When Plutarch heard a seemingly incredible story from seemingly credible witnesses, he put more weight on his judgment of the witnesses than on his judgment of the story, and was willing to reconsider the latter in light of the former. We moderns tend to take a more Humean approach, seeing some things as so inherently unbelievable that no human testimony can have such force as to prove them. Ask yourself, is there anyone you trust enough that you would believe him if he told you a statue spoke to him? Anyone at all?
What separates us from Plutarch is, I think, the legacy of monotheism — which, unlike Paganism, is founded on a commitment to unbelief. The first of the Ten Commandments demands not belief but a rejection of belief — not “Thou shalt believe in God,” but “Thou shalt have no other gods.” Granted, this was probably originally intended as an injunction to mere monolatry — the exclusive worship of one God without necessarily denying the existence of others — but as Christianity interprets it, it is indistinguishable from the Muslim creed that (with one exception) there is no god.
Christians have no choice but to dismiss the stories quoted above because they are committed to disbelief in the reality of Juno and Fortuna. They have no such commitment to disbelief when it comes to ghost stories, UFO abductions, and the like — but once one has acquired the habit of casually dismissing testimony which doesn’t fit readily into one’s view of the world, it’s natural to take that approach to any problematic testimony, even if it’s not religious in nature.

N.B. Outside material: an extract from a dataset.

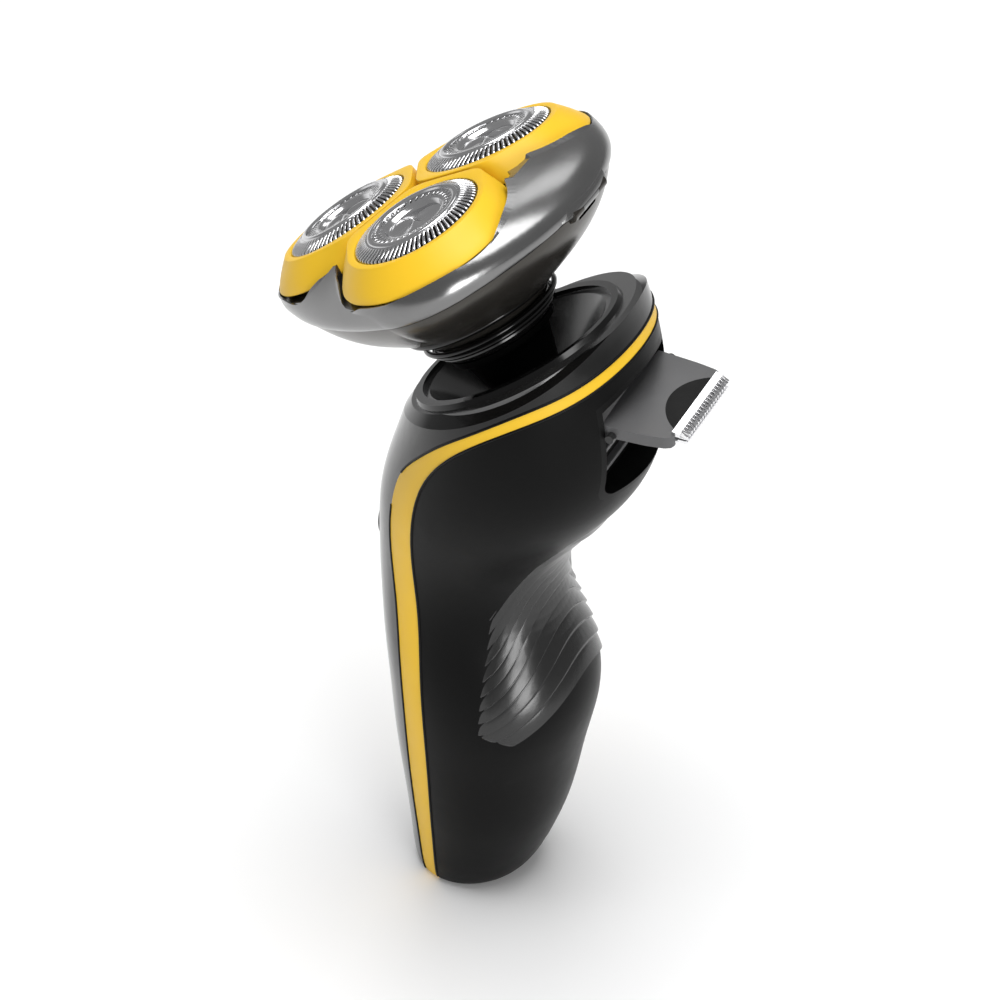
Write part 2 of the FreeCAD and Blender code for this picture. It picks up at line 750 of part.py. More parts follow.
def gear_blank(name, teeth, first_tooth_angle):
    wheel = gear_face(teeth, first_tooth_angle).extrude(Vector(0, 0, size("gear_thick")))
    wheel.translate(Vector(0, 0, -size("gear_top") - size("gear_thick")))
    return feature(name, wheel)


PINION_TEETH = 22
WHEEL_TEETH = 44
# Pinion: a tooth gap faces the first lobe; 22 teeth leave other phases at the others.
pinion_wheel = gear_blank("pinion_wheel", PINION_TEETH, 0.0)
sleeve = turned("sleeve", [
    ("0", "- gear_top + 1.6"), ("1.4", "- gear_top + 1.6"), ("1.4", "- gear_top"),
    ("2.7", "- gear_top"), ("2.7", "- pivot_depth - 1.6"), ("1.9", "- pivot_depth - 1.6"),
    ("1.9", "- pivot_depth + 1.9"), ("0", "- pivot_depth + 1.9"),
])
pinion_all = fuse("pinion_all", pinion_wheel, sleeve)
pinion_eye = cylinder("pinion_eye", "1.9", "3.5", (0, 0, -size("pivot_depth") - 1.6))
node("sun_pinion", cut("sun_pinion_cut", pinion_all, pinion_eye), HEAD)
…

Plutarch balked at just assuming that everyone who said the statue spoke was either dishonest or crazy; we take it for granted. But what else do you expect in a culture where even being a believer requires an uncompromising commitment to skepticism? We are given three options: (1) be a skeptic and dismiss all supernatural claims, (2) be a “believer” and dismiss almost all supernatural claims, or (3) be a new-age fruitcake and abandon all pretense of critical thinking. The atheist quip, “I just go one god further,” is right on the money — but it would have made no sense in the Pagan world.